Cook a steak – then make bo luc lac
When I want maximum Maillard I keep the beef in 8-10 oz size pieces. Steaks. And I salt at the last possible minute. Right before it goes into the pan.
Salting at the last minute is important. Think dry brining. As soon as you salt water is drawn out onto the surface of the meat.
That’s osmosis. More food science. The process reverses after a while. That’s how dry brining works. But you don’t want it in the pan while it’s wet. So salt at the last minute. You want as dry as you can get here.
You won’t get browning on all sides like you would with cubes here. That’s true. My thinking is that two sides done right is better than six sides of mediocre.
Plus you control how done the beef gets. Want medium rare? Stop at just before medium rare. Just remember an instant read thermometer is your friend here.
Once your steak is done to your taste, cut it into bite size chunks. You want comfortable bites here. Not big chunks. Unless you really want to practice your Heimlich manoeuvre I guess.
Add the sauce to the cooked beef
Even if you do decide to cut up your beef before you cook it please save the sauce for the end. Follow the recipe with a steak (better) or cubes (if you must) to maximize browning.
There’s another benefit to doing this way. When you cook beef in hot oil you get a fond. That brown stuff in the bottom of the pan? It’s gold. There’s all sorts of flavour there.
Cook the beef. Add the garlic and sweat it a bit. And then deglaze with the sauce. Scrape up that gold. Don’t leave it behind. Get that flavour into your dish.
Choice of oyster sauce matters for shaking beef
I may not be popular for saying this. But I really prefer Thai oyster sauce. For any recipe that isn’t Chinese anyway.

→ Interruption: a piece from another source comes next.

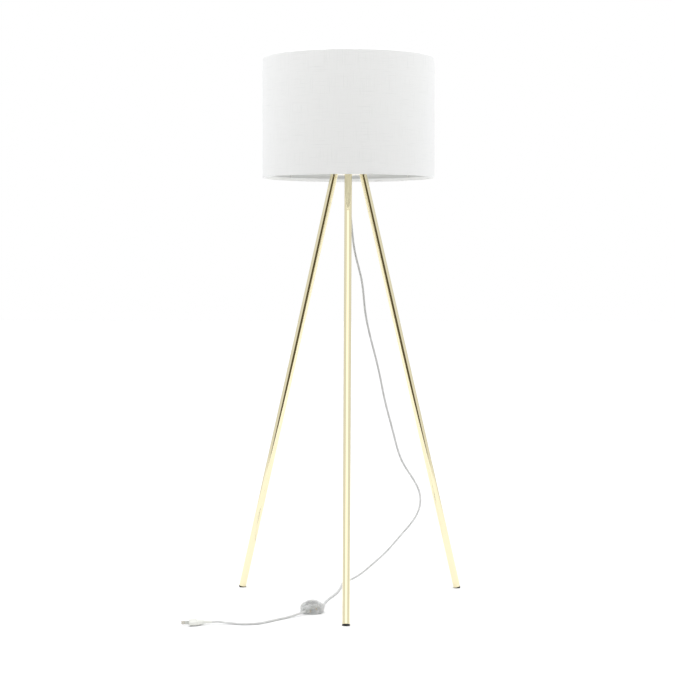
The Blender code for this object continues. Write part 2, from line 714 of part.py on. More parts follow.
def build_switch_housing(switch):
    base = turned(
        "switch_base",
        [
            (0.0, BASE_FLOOR),
            (SWITCH_INSIDE - BASE_CORNER[0], BASE_FLOOR),
            (SWITCH_INSIDE, BASE_FLOOR + BASE_CORNER[1]),
            (SWITCH_INSIDE, BASE_HEIGHT),
            (SWITCH_RADIUS, BASE_HEIGHT),
            (SWITCH_RADIUS, 0.006),
            (SWITCH_FOOT_RADIUS + 0.001, 0.001),
            (SWITCH_FOOT_RADIUS, 0.0),
            (0.0, 0.0),
        ],
        CLEAR, switch, 32, closed=False,
    )
    port_axis = place_empty("port_axis", switch, (0.0, 0.0, PORT_HEIGHT), (0.0, math.pi / 2, 0.0))
    reach = SWITCH_RADIUS + 0.01
    boolean(base, ring(
        "cord_ports", 0.0, CORD_HOLE, -reach, reach, None, port_axis, 16, CUTTERS
    ))

    dome = (SWITCH_RADIUS - COLLAR_BORE, COVER_HEIGHT)
    collar = COLLAR_BORE + 0.0015
    hollow = (SWITCH_INSIDE - collar, COVER_HEIGHT - SWITCH_WALL)
    cover = turned(
        "switch_cover",
        arc((COLLAR_BORE, COVER_BOTTOM), dome, 90.0, 0.0, 5)
        + arc((collar, COVER_BOTTOM), hollow, 0.0, 90.0, 4)
        + [(collar, COLLAR_BOTTOM), (COLLAR_BORE, COLLAR_BOTTOM)],
        CLEAR, switch, 32,
    )

    rim = (SCREW_CIRCLE + PILLAR_RADIUS - COLLAR_BORE) / dome[0]
    pillar_top = COVER_BOTTOM + dome[1] * math.sqrt(1 - rim * rim) - 0.0004
    head_seat = SCREW_HEAD_HEIGHT + GAP
    screw_top = head_seat - GAP + SCREW_LENGTH
    for number, spot in switch_screw_places():
        pillar = ring(
            f"pillar_{number}", 0.0, PILLAR_RADIUS, BASE_FLOOR + GAP, pillar_top, None,
            switch, 16, CUTTERS,
        )
        bore = ring(
            f"screw_bore_{number}", 0.0, SCREW_RADIUS + GAP, -0.001, screw_top + GAP, None,
            switch, 12, CUTTERS,
        )
        counterbore = ring(
            f"screw_counterbore_{number}", 0.0, SCREW_HEAD_RADIUS + GAP, -0.001, head_seat,
            None, switch, 16, CUTTERS,
        )
        boolean(cover, pillar, "UNION")
        boolean(cover, bore)
        boolean(base, bore)
        boolean(base, counterbore)
        screw = turned(
            f"switch_screw_{number}",
            [
                (0.0, screw_top),
                (SCREW_RADIUS, screw_top),
                (SCREW_RADIUS, head_seat - GAP),
                (SCREW_HEAD_RADIUS, head_seat - GAP),
                (SCREW_HEAD_RADIUS, GAP),
                (0.0, GAP),
            ],
            STEEL, switch, 12, closed=False,
        )
        for piece in (pillar, bore, counterbore, screw):
            piece.location = spot


def build_switch_button(switch):
    """The button's empty is on its sliding axis, at the top of the cover."""
    slide = place_empty("button_axis", switch, (0.0, 0.0, COVER_TOP), (0.0, 0.0, 0.0))
    top = BUTTON_TOP - COVER_TOP
    edge = top - BUTTON_CROWN
    flange_top = BUTTON_FLANGE_TOP - COVER_TOP
    inside = BUTTON_RADIUS - BUTTON_WALL
    turned(
        "switch_button",
        [(0.0, top), (BUTTON_RADIUS * 0.5, top - BUTTON_CROWN * 0.2)]
        + arc((BUTTON_RADIUS - 0.0015, edge - 0.0012), (0.0015, 0.0015), 70.0, 0.0, 2)
        + [
            (BUTTON_RADIUS, flange_top),
            (FLANGE_RADIUS, flange_top),
            (FLANGE_RADIUS, flange_top - BUTTON_FLANGE),
            (inside, flange_top - BUTTON_FLANGE),
            (inside, edge - BUTTON_WALL - 0.001),
            (inside - 0.001, edge - BUTTON_WALL),
            (0.0, top - BUTTON_WALL),
        ],
        CLEAR, slide, 32, closed=False,
    )


def build_switch_works(switch):
    floor = BASE_FLOOR + GAP
    mechanism_top = floor + MECHANISM_HEIGHT
    ring("switch_mechanism", 0.0, MECHANISM_RADIUS, floor, mechanism_top, STEEL, switch)
    ring(
        "switch_spring_seat", 0.0, SEAT_RADIUS, mechanism_top + GAP, SEAT_TOP,
        WHITE_PLASTIC, switch,
    )

    per_turn = 9
    count = SPRING_TURNS * per_turn
    coil = []
    for i in range(count + 1):
        share = i / count
        radius = SPRING_FOOT_RADIUS + (SPRING_TOP_RADIUS - SPRING_FOOT_RADIUS) * share
        angle = 2 * math.pi * i / per_turn
        height = SPRING_FOOT + (SPRING_TOP - SPRING_FOOT) * share
        coil.append((radius * math.cos(angle), radius * math.sin(angle), height))
    wire_curve("switch_spring", coil, SPRING_WIRE, DARK_STEEL, switch)

    port_axis = bpy.data.objects["port_axis"]
    tunnel = ring(
        "clamp_tunnel", 0.0, CORD_HOLE, -SWITCH_RADIUS, SWITCH_RADIUS, None, port_axis,
        16, CUTTERS,
    )
    for side, name in ((1, "out"), (-1, "in")):
        box(
            f"switch_terminal_{name}", TERMINAL_BLOCK,
            (side * TERMINAL_PLACE, 0.0, floor + TERMINAL_BLOCK[2] / 2), BRASS, switch,
        )
        clamp = box(
            f"switch_clamp_{name}", CLAMP_BLOCK,
            (side * CLAMP_PLACE, 0.0, floor + CLAMP_BLOCK[2] / 2), WHITE_PLASTIC, switch,
        )
        boolean(clamp, tunnel)


# Cord and plug ----------------------------------------------------------------------


def switch_point(radius):
    """A point on the switch's cord line, as far from its centre as the radius says."""
    angle = math.radians(SWITCH_AZIMUTH)
    x, y = SWITCH_CENTRE
    return (x + radius * math.cos(angle), y + radius * math.sin(angle), PORT_HEIGHT)


def plug_point(distance):
    """A point on the plug's middle line, that far behind its pin face."""
    angle = math.radians(PLUG_AZIMUTH)
    x, y = PLUG_FACE
    return (x - distance * math.cos(angle), y - distance * math.sin(angle), PLUG_REST)


def build_cords(lamp_axis):
    """Each cord runs straight where it is held, and between those places on a spline."""
    outlet = SWITCH_RADIUS + CORD_OUTLET
    lead = outlet + CORD_LEAD
    grip_outlet = GRIP_BOTTOM - CORD_OUTLET
    relief_end = PLUG_LENGTH + GAP + RELIEF_LENGTH + GAP
    relief_outlet = relief_end + CORD_OUTLET
    routes = {
        "cord_upper": (
            (0.0, 0.0, GRIP_BOTTOM + CORD_START_IN_GRIP),
            [(0.0, 0.0, grip_outlet), (0.0, 0.0, grip_outlet - CORD_LEAD), *UPPER_ROUTE]
            + [switch_point(-lead), switch_point(-outlet)],
            switch_point(-CORD_END_RADIUS),
        ),
        "cord_lower": (
            switch_point(CORD_END_RADIUS),
            [switch_point(outlet), switch_point(lead), *LOWER_ROUTE]
            + [plug_point(relief_outlet + CORD_LEAD), plug_point(relief_outlet)],
            plug_point(relief_end),
        ),
    }
    for name, (start, route, end) in routes.items():
        points = [start, *smooth_route(route, CORD_STEP), end]
        wire_curve(name, points, CORD_DIAMETER, CORD, lamp_axis)


def plug_sections(count):
    """The plug body's half widths and half thicknesses, from the pin face backwards."""
    half_width, half_thickness, tail = PLUG_WIDTH / 2, PLUG_THICKNESS / 2, PLUG_TAIL / 2
    yield 0.0, half_width - 0.001, half_thickness - 0.001
    yield 0.001, half_width, half_thickness
    for i in range(count + 1):
        share = i / count
        ease = (1 + math.cos(math.pi * share)) / 2
        back = PLUG_STRAIGHT + (PLUG_LENGTH - PLUG_STRAIGHT) * share
        yield back, tail + (half_width - tail) * ease, tail + (half_thickness - tail) * ease


def build_plug(lamp_axis):
    """A flat two-pin plug lying on the floor; local +X points along the pins."""
    spot = (*PLUG_FACE, PLUG_REST)
    turn = math.radians(PLUG_AZIMUTH)
    plug = place_empty("plug_axis", lamp_axis, spot, (0.0, 0.0, turn))

    around = 20
    shape = bmesh.new()
    loops = []
    for back, half_width, half_thickness in plug_sections(6):
        loop = []
        for i in range(around):
            angle = 2 * math.pi * i / around
            across, up = math.cos(angle), math.sin(angle)
            y = half_width * math.copysign(abs(across) ** 0.8, across)
            z = half_thickness * math.copysign(abs(up) ** 0.6, up)
            loop.append(shape.verts.new((-back, y, z)))
        loops.append(loop)
    for loop, following in zip(loops, loops[1:]):
        for i in range(around):
            j = (i + 1) % around
            shape.faces.new((loop[i], following[i], following[j], loop[j]))
    shape.faces.new(loops[0])
    shape.faces.new(loops[-1][::-1])
    bmesh.ops.recalc_face_normals(shape, faces=shape.faces)
    mesh = bpy.data.meshes.new("plug_body")
    shape.to_mesh(mesh)
    shape.free()
    place("plug_body", mesh, CLEAR, plug)

    backwards = place_empty("relief_axis", plug, (0.0, 0.0, 0.0), (0.0, -math.pi / 2, 0.0))
    near = PLUG_LENGTH + GAP
    far = near + RELIEF_LENGTH
    turned(
        "plug_relief",
        [(0.0, far), (RELIEF_END_RADIUS, far), (RELIEF_RADIUS, near), (0.0, near)],
        CLEAR, backwards, 16, closed=False,
    )

    forwards = place_empty("pin_axis", plug, (GAP, 0.0, 0.0), (0.0, math.pi / 2, 0.0))
    pin = PIN_DIAMETER / 2
    for pole, side in (("live", 1), ("neutral", -1)):
        piece = turned(
            f"plug_pin_{pole}",
            [(0.0, PIN_LENGTH)]
            + arc((0.0, PIN_LENGTH - pin), (pin, pin), 60.0, 0.0, 2)
            + [(pin, 0.0), (0.0, 0.0)],
            BRASS, forwards, 12, closed=False,
        )
        piece.location = (0.0, side * PIN_SPACING / 2, 0.0)


# The lamp ---------------------------------------------------------------------------


def clear_scene():
    for thing in list(bpy.data.objects):
        bpy.data.objects.remove(thing)


def new_collection(name):
    collection = bpy.data.collections.new(name)
    bpy.context.scene.collection.children.link(collection)
    return collection


clear_scene()
PARTS = new_collection("tripod_floor_lamp")
CUTTERS = new_collection("cutters")

GOLD = make_material("polished_gold", "E6D3A0", 0.08, metallic=1.0)
BRASS = make_material("brass", "D9B45C", 0.25, metallic=1.0)
STEEL = make_material("zinc_steel", "B9BCBE", 0.35, metallic=1.0)
DARK_STEEL = make_material("spring_steel", "34312E", 0.35, metallic=1.0)
WHITE_STEEL = make_material("white_coated_steel", "EDEDEB", 0.4)
RUBBER = make_material("black_rubber", "141312", 0.6)
WHITE_PLASTIC = make_material("white_plastic", "EEEEEC", 0.35)
CERAMIC = make_material("white_ceramic", "F1F0EC", 0.25)
TEXTILE = make_material("white_textile", "F2F2F0", 0.9)
CLEAR = make_material("clear_plastic", "F2F5F4", 0.08, transmission=0.9)
CORD = make_material("clear_cord", "C6C8C4", 0.35)


def build_lamp():
    lamp_axis = place_empty("lamp_axis", None, (0.0, LAMP_AXIS_Y, 0.0), (0.0, 0.0, 0.0))
    build_stand(lamp_axis)
    build_gland(lamp_axis)
    build_lampholder(lamp_axis)
    build_shade(lamp_axis)
    turn = math.radians(SWITCH_AZIMUTH)
    switch = place_empty("switch_axis", lamp_axis, (*SWITCH_CENTRE, 0.0), (0.0, 0.0, turn))
    build_switch_housing(switch)
    build_switch_button(switch)
    build_switch_works(switch)
    build_cords(lamp_axis)
    build_plug(lamp_axis)
    bpy.context.view_layer.update()


build_lamp()
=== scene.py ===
"""Looks of a tripod floor lamp with a drum shade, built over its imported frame.

Metres, +Z up. The front leg points to -Y. Each operator makes one group of pieces, in
place and riding on its body, and main() calls them in order.
"""

import json
import math

import bmesh
import bpy
import numpy as np
from bpy.props import FloatProperty, IntProperty, PointerProperty, StringProperty
from mathutils import Matrix, Vector

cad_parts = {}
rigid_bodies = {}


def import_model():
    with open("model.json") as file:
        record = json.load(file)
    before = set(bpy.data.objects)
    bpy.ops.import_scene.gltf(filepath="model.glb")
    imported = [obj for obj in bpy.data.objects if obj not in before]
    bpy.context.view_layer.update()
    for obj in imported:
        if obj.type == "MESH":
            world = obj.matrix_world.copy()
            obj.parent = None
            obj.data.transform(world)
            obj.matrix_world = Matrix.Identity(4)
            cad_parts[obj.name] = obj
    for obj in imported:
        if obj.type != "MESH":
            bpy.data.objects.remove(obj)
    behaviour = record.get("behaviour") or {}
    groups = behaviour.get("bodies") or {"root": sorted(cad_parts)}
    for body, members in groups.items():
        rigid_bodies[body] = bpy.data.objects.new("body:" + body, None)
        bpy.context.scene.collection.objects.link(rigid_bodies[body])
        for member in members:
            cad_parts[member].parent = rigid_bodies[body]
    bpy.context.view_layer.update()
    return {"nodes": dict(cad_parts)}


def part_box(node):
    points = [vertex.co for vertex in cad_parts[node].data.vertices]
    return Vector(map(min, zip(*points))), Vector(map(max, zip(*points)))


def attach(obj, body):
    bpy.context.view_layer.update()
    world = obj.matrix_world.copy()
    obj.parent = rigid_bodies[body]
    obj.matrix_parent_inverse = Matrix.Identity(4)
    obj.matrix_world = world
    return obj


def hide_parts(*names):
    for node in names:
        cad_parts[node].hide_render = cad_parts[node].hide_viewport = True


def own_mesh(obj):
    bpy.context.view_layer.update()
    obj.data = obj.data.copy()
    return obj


bl_info = {
    "name": "Tripod Floor Lamp",
    "version": (1, 0, 0),
    "blender": (4, 5, 0),
    "location": "View3D > Sidebar > Lamp",
    "description": "Finishes a tripod floor lamp with a drum shade over its frame",
    "category": "Object",
}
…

The flavour profile is different. I find it less salty. Less in your face. It doesn’t overpower. Just complements the dishes you use it in.
I couldn’t stand oyster sauce for years. Didn’t even stock it in my fridge. Until I discovered Thai oyster sauce. Now I always have it on hand.
Bo luc lac meets food science
This is shaking beef with a little food science thrown in. It’s a different approach for sure. Not your mom’s bo luc lac.
It’s how I like it though. I’m always after big, bold flavours. Try it. If you like it, let your mom know.
shaking beef – Vietnamese thit bo luc lac
- 1 lb beef ribeye or New York or filet mignon You want whole steak size pieces. Don't cut it into cubes yet.
- salt to season the beef
- 1 tsp black pepper you want to give the beef a liberal coating of semi-coarsely ground pepper (think butcher's blend)
- 3 cloves garlic – minced
- 2 tbsp vegetable oil plus a little more if the pan is dry when you add the garlic.
- 2 tsp dark soy Thai sweet soy preferably
- 1 1/2 tbsp oyster sauce Thai preferably (strongly recommended really)
- 1 tbsp fish sauce
- 2 tbsp mirin
- 1-2 tsp sugar Or even more if you like things a bit sweet.
- 2 tsp sesame oil
- 1 tbsp rice vinegar to taste – this will be mixed with the hot sauce after you deglaze your pan.
- 3 cups watercress or baby greens of your choice.
- 1/4 cup red onion thinly sliced
- 1/2 cup cherry tomatoes cut in half (grape tomatoes are fine and so are thinly sliced regular tomatoes) – go with the best you can get
- a little drizzle of vegetable oil
Do your prep
- Prepare your greens, red onion and tomatoes. Set aside.
- Combine the all sauce ingredients in a small bowl. You will be deglazing your pan with this sauce.
Cook the beef
- Pre-heat a heavy frying pan that will hold the steaks in a single layer over medium to medium high heat. Add the oil. Right before you start frying the steaks, season liberally with salt and pepper.
- Turn on your ventilation fan. This is going to smoke.
- Place the beef in the pan and fry around 3-4 minutes. You want a nice crust on the beef. This should get you to about medium rare. Depends on how thick your steaks are and how hot your pan is. I can't be more precise because I just don't know your specific details.
- Flip the steak and cook it another 3 minutes. Remove and let rest around 10 minutes. Check your internal temperature. 125F is rare. 130 is medium rare. Remove the pan from the heat.
- After the steak has rested for 10 minutes cut the beef into big bite size chunks.
- Return the pan to medium low heat. Keep an eye on it. You don't want your fond to burn. Once it is heated add the garlic and cook around 30 seconds.
- Turn the heat up and deglaze the pan with the sauce. Scrape up all that delicious brown gold and stir to get it to dissolve into the sauce.
- As soon as you have finished deglazing the pan turn down the heat to low. Taste it. Now start adding the rice wine vinegar. You are looking for a nice balance of acid and savoury. Creep up on it.
- When you get to the point you are happy with your sauce (now your vinaigrette really) return the beef to the pan. Heat through gently. You don't want it to cook more. Just warm it up.
- To serve spread your greens out on a plate. Top with onions and tomatoes. Drizzle with a bit of vegetable oil. Spoon the beef onto this mixture and drizzle with the sauce. Serve with lime wedges. Plate individually or as a communal appetizer.